■ **DATA LINES**
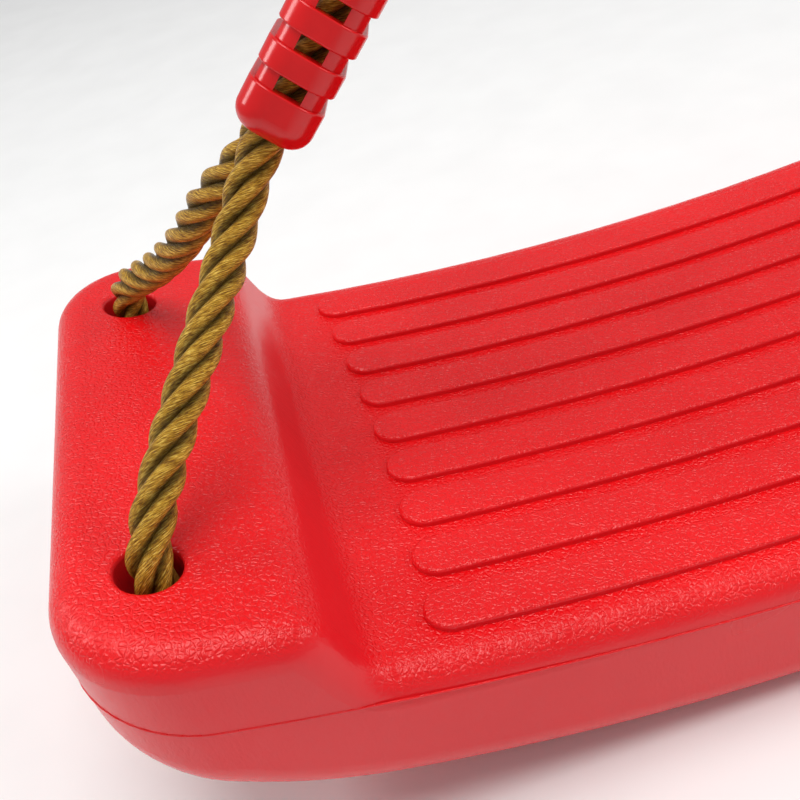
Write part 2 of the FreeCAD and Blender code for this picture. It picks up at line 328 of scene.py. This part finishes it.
# One bridle's route, in its own leaning frame: across the bridle's plane, along Y,
# and up the bridle from the pivot line.
LEFT_ROUTE = [
    (0.0000, -0.0565, 0.0000),
    (0.0015, -0.0118, 0.0535),
    (0.0000, -0.0074, 0.0640),
    (-0.0014, -0.0051, 0.0750),
    (-0.0014, -0.0051, 0.1860),
    (-0.0022, -0.0082, 0.1960),
    (-0.0022, -0.0082, 0.2120),
    (0.0022, 0.0082, 0.2120),
    (0.0022, 0.0082, 0.1960),
    (0.0014, 0.0051, 0.1860),
    (0.0014, 0.0051, 0.0750),
    (0.0000, 0.0074, 0.0640),
    (-0.0015, 0.0120, 0.0530),
    (0.0015, 0.0235, 0.0350),
    (0.0020, 0.0391, 0.0165),
    (0.0000, 0.0565, 0.0000),
]
# inside a hole, from the pocket's roof up to the pivot
HOLE_ROUTE_Z = [POCKET_ROOF_Z, 0.070]


def bridle_point(side, across, y, up):
    """A point of a bridle's leaning frame, in the frame of the model."""
    x = -HOLE_X + up * math.cos(BRIDLE_ANGLE) + across * math.sin(BRIDLE_ANGLE)
    z = PIVOT_Z + up * math.sin(BRIDLE_ANGLE) - across * math.cos(BRIDLE_ANGLE)
    return Vector((SIDES[side] * x, y, z))


def spline_points(name, controls):
    """Points along a NURBS curve that has these control points."""
    data = bpy.data.curves.new(name, "CURVE")
    data.dimensions = "3D"
    spline = data.splines.new("NURBS")
    spline.points.add(len(controls) - 1)
    for point, place in zip(spline.points, controls):
        point.co = (*place, 1.0)
    spline.order_u = 3
    spline.use_endpoint_u = True
    spline.resolution_u = 24
    holder = bpy.data.objects.new(name, data)
    mesh = bpy.data.meshes.new_from_object(holder)
    points = [vertex.co.copy() for vertex in mesh.vertices]
    bpy.data.objects.remove(holder)
    bpy.data.meshes.remove(mesh)
    bpy.data.curves.remove(data)
    return points


def evenly(points, step):
    """The same line with its points about one step apart, and the distance to each."""
    lengths = [0.0]
    for first, second in zip(points, points[1:]):
        lengths.append(lengths[-1] + (second - first).length)
    count = max(2, round(lengths[-1] / step))
    line = []
    index = 0
    for number in range(count + 1):
        target = lengths[-1] * number / count
        while index < len(lengths) - 2 and lengths[index + 1] < target:
            index += 1
        span = max(lengths[index + 1] - lengths[index], 1e-9)
        line.append(points[index].lerp(points[index + 1], (target - lengths[index]) / span))
    return line, lengths[-1] / count


def carried_frames(line):
    """Tangent and two cross directions at each point, turned as little as possible."""
    tangents = []
    for index in range(len(line)):
        before = line[max(index - 1, 0)]
        after = line[min(index + 1, len(line) - 1)]
        tangents.append((after - before).normalized())
    first = tangents[0].orthogonal().normalized()
    frames = []
    for index, tangent in enumerate(tangents):
        if index:
            turn = tangents[index - 1].rotation_difference(tangent)
            first = (turn @ first).normalized()
        frames.append((tangent, first, tangent.cross(first)))
    return frames


def twisted_rope(name, points, diameter, hand):
    """Mesh of laid strands that follow points; hand is 1 or -1, the way they twist."""
    line, step = evenly(points, RING_STEP)
    frames = carried_frames(line)
    vertices = []
    faces = []
    fibre = []
    crest = []
    for strand in range(STRANDS):
        base = len(vertices)
        for ring, (place, frame_here) in enumerate(zip(line, frames)):
            distance = ring * step
            wobble = 0.05 * math.sin(distance * 310 + strand * 1.9)
            wobble += 0.03 * math.sin(distance * 97 + strand)
            angle = hand * math.tau * distance / LAY + math.tau * strand / STRANDS + wobble
            swell = 1.0 + 0.03 * math.sin(distance * 450 + strand * 2.3)
            outward = frame_here[1] * math.cos(angle) + frame_here[2] * math.sin(angle)
            sideways = frame_here[0].cross(outward)
            centre = place + outward * diameter * STRAND_CENTRE
            for corner in range(STRAND_SIDES):
                around = math.tau * corner / STRAND_SIDES
                out = -math.cos(around) * STRAND_RADIAL * diameter * swell
                side = math.sin(around) * STRAND_SIDE * diameter * swell
                vertices.append(centre + outward * out + sideways * side)
        for ring in range(len(line) - 1):
            for corner in range(STRAND_SIDES):
                after = (corner + 1) % STRAND_SIDES
                low = base + ring * STRAND_SIDES
                high = low + STRAND_SIDES
                faces.append((low + corner, low + after, high + after, high + corner))
                for extra, rise in ((0, 0), (1, 0), (1, 1), (0, 1)):
                    distance = (ring + rise) * step
                    turn = (corner + extra) / STRAND_SIDES + hand * FIBRE_TURN * distance / LAY
                    fibre.append((turn + 7.3 * strand, distance * 10))
                    # crest runs from 0 on a strand's inner side to 1 on its outer side; the rope material
                    # paints shade in the grooves by it
                    around = math.tau * (corner + extra) / STRAND_SIDES
                    crest.append((0.5 - 0.5 * math.cos(around), 0.0))
        for start, order in ((base, -1), (base + (len(line) - 1) * STRAND_SIDES, 1)):
            faces.append(tuple(range(start, start + STRAND_SIDES))[::order])
            fibre.extend([(0.1 * corner, 0.0) for corner in range(STRAND_SIDES)])
            crest.extend([(1.0, 0.0)] * STRAND_SIDES)
    mesh = bpy.data.meshes.new(name)
    mesh.from_pydata(vertices, [], faces)
    for layer_name, pairs in (("fibre", fibre), ("crest", crest)):
        layer = mesh.uv_layers.new(name=layer_name)
        layer.data.foreach_set("uv", [value for pair in pairs for value in pair])
    mesh.shade_smooth()
    mesh.update()
    made = bpy.data.objects.new(name, mesh)
    bpy.context.scene.collection.objects.link(made)
    return made


# An overhand knot's centreline, opened at the outer lobe that faces its rope.
KNOT_SPREAD = 0.0031
KNOT_RISE = 0.0048
KNOT_THICKNESS = 0.0080
KNOT_MIDDLE_Z = 0.0415
KNOT_STEPS = 24
CUT_END_Z = 0.0245


def knot_points(side, y):
    """Overhand knot under a hole: a trefoil opened at one lobe, ends led up and down."""
    centre = Vector((-SIDES[side] * HOLE_X, y, KNOT_MIDDLE_Z))
    loop = []
    for step in range(2, KNOT_STEPS - 1):
        turn = math.tau * step / KNOT_STEPS
        x = math.sin(turn) + 2 * math.sin(2 * turn)
        across = math.cos(turn) - 2 * math.cos(2 * turn)
        loop.append(centre + Vector((x * KNOT_SPREAD, across * KNOT_SPREAD, -math.sin(3 * turn) * KNOT_RISE)))
    top = Vector((centre.x, y, POCKET_ROOF_Z))
    foot = Vector((centre.x + 0.002, y - 0.003, CUT_END_Z))
    return [top, top + Vector((0.0005, 0, -0.003))] + loop + [foot + Vector((0, 0, 0.004)), foot]


def add_ropes(material):
    for side in SIDES:
        route = [bridle_point(side, *point) for point in LEFT_ROUTE]
        holes = {-1: [], 1: []}
        for end in holes:
            holes[end] = [Vector((-SIDES[side] * HOLE_X, end * HOLE_Y, z)) for z in HOLE_ROUTE_Z]
        controls = holes[-1] + route + holes[1][::-1]
        points = spline_points(side + "_route", controls)
        rope = twisted_rope(side + "_twisted_rope", points, ROPE_DIAMETER, 1)
        rope.data.materials.append(material)
        tails = []
        for end, y in (("front", -HOLE_Y), ("rear", HOLE_Y)):
            line = spline_points(side + end, knot_points(side, y))
            tied = twisted_rope(f"{side}_{end}_overhand_knot", line, KNOT_THICKNESS, 1)
            tied.data.materials.append(material)
            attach(tied, "seat")
            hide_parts(f"{side}_{end}_knot")
            tails.append(f"{side}_{end}_tail")
        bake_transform(rope)
        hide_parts(side + "_rope", *tails)


# ---------------------------------------------------------------- seat details

# the mould line's own arc along the seat, and its height at the seat's middle
PARTING_RADIUS = 0.675
PARTING_LOW = 0.0331
BEAD_RADIUS = 0.00040
BEAD_SIDES = 8
BEAD_STEP = 0.003


def plan_outline():
    """Points round the seat's outline in plan, with the outward direction at each."""
    half_x = SEAT_LENGTH / 2 - PLAN_CORNER
    half_y = SEAT_DEPTH / 2 - PLAN_CORNER
    points = []
    for quarter, (sign_x, sign_y) in enumerate(((1, 1), (-1, 1), (-1, -1), (1, -1))):
        for step in range(13):
            angle = math.tau * (quarter + step / 12) / 4
            out = Vector((math.cos(angle), math.sin(angle), 0))
            corner = Vector((sign_x * half_x, sign_y * half_y, 0))
            points.append((corner + out * PLAN_CORNER, out))
    return points


def add_parting_bead(material):
    """Thin bead where the two halves of the mould met, all round the wall."""
    outline = plan_outline()
    stations = []
    for (place, out), (ahead, out_ahead) in zip(outline, outline[1:] + outline[:1]):
        pieces = max(1, round((ahead - place).length / BEAD_STEP))
        for piece in range(pieces):
            share = piece / pieces
            stations.append((place.lerp(ahead, share), out.lerp(out_ahead, share).normalized()))
    vertices = []
    for place, out in stations:
        z = PARTING_LOW + PARTING_RADIUS - math.sqrt(PARTING_RADIUS ** 2 - place.x ** 2)
        for corner in range(BEAD_SIDES):
            angle = math.tau * corner / BEAD_SIDES
            reach = out * math.cos(angle) * BEAD_RADIUS * 0.7
            rise = Vector((0, 0, math.sin(angle) * BEAD_RADIUS))
            vertices.append(Vector((place.x, place.y, z)) + reach + rise)
    faces = []
    for index in range(len(stations)):
        low = index * BEAD_SIDES
        high = (index + 1) % len(stations) * BEAD_SIDES
        for corner in range(BEAD_SIDES):
            after = (corner + 1) % BEAD_SIDES
            faces.append((low + corner, high + corner, high + after, low + after))
    mesh = bpy.data.meshes.new("seat_parting_bead")
    mesh.from_pydata(vertices, [], faces)
    mesh.shade_smooth()
    mesh.materials.append(material)
    bead = bpy.data.objects.new("seat_parting_bead", mesh)
    bpy.context.scene.collection.objects.link(bead)
    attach(bead, "seat")


def paint(name, material):
    """Gives a CAD node its material."""
    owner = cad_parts[name]
    owner.data.materials.clear()
    owner.data.materials.append(material)


# ---------------------------------------------------------------- studio

FLOOR_HALF = 3.0
WORLD_STRENGTH = 0.40
# name, place, target, size, power, colour
LIGHTS = [
    ("key", (-0.15, -0.10, 1.2), (-0.05, 0.0, 0.05), 0.9, 8.6, (1.0, 0.99, 0.97)),
    ("side", (-1.0, 0.30, 0.8), (-0.1, 0.0, 0.05), 0.4, 3.0, (1.0, 1.0, 1.0)),
    ("fill", (0.95, -0.15, 0.75), (-0.15, 0.0, 0.05), 0.45, 3.7, (1.0, 1.0, 1.0)),
]

def add_floor(material):
    mesh = bpy.data.meshes.new("floor")
    low = cad_box[0][2]
    corners = [(x * FLOOR_HALF, y * FLOOR_HALF, low) for x, y in ((-1, -1), (1, -1), (1, 1), (-1, 1))]
    mesh.from_pydata(corners, [], [(0, 1, 2, 3)])
    mesh.materials.append(material)
    floor = bpy.data.objects.new("floor", mesh)
    bpy.context.scene.collection.objects.link(floor)


def add_light(name, place, target, size, power, colour):
    data = bpy.data.lights.new(name, "AREA")
    data.shape = "DISK"
    data.size = size
    data.energy = power
    data.color = colour
    lamp = bpy.data.objects.new(name, data)
    lamp.location = place
    aim = (Vector(target) - Vector(place)).to_track_quat("-Z", "Y")
    lamp.rotation_mode = "QUATERNION"
    lamp.rotation_quaternion = aim
    bpy.context.scene.collection.objects.link(lamp)


def add_studio():
    world = bpy.data.worlds.new("studio")
    bpy.context.scene.world = world
    world.use_nodes = True
    background = world.node_tree.nodes["Background"]
    background.inputs["Color"].default_value = (0.97, 0.98, 1.0, 1.0)
    background.inputs["Strength"].default_value = WORLD_STRENGTH
    for light in LIGHTS:
        add_light(*light)
    bpy.context.scene.view_settings.view_transform = "Standard"


# ---------------------------------------------------------------- assembly


def main():
    add_camera()
    add_ropes(rope_fibre())
    red = seat_plastic()
    glossy = grip_plastic()
    steel = ring_steel()
    paint("seat_shell", red)
    add_parting_bead(red)
    for side in SIDES:
        paint(side + "_grip", glossy)
        paint(side + "_ring", steel)
    add_floor(floor_paper())
    add_studio()


main()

■ **PROBLEM DETAILS**
Identify each line holding the string "scene", and copy it out.

■ **FULL OUTPUT**
Write part 2 of the FreeCAD and Blender code for this picture. It picks up at line 328 of scene.py. This part finishes it.
    bpy.context.scene.collection.objects.link(made)
    bpy.context.scene.collection.objects.link(bead)
    bpy.context.scene.collection.objects.link(floor)
    bpy.context.scene.collection.objects.link(lamp)
    bpy.context.scene.world = world
    bpy.context.scene.view_settings.view_transform = "Standard"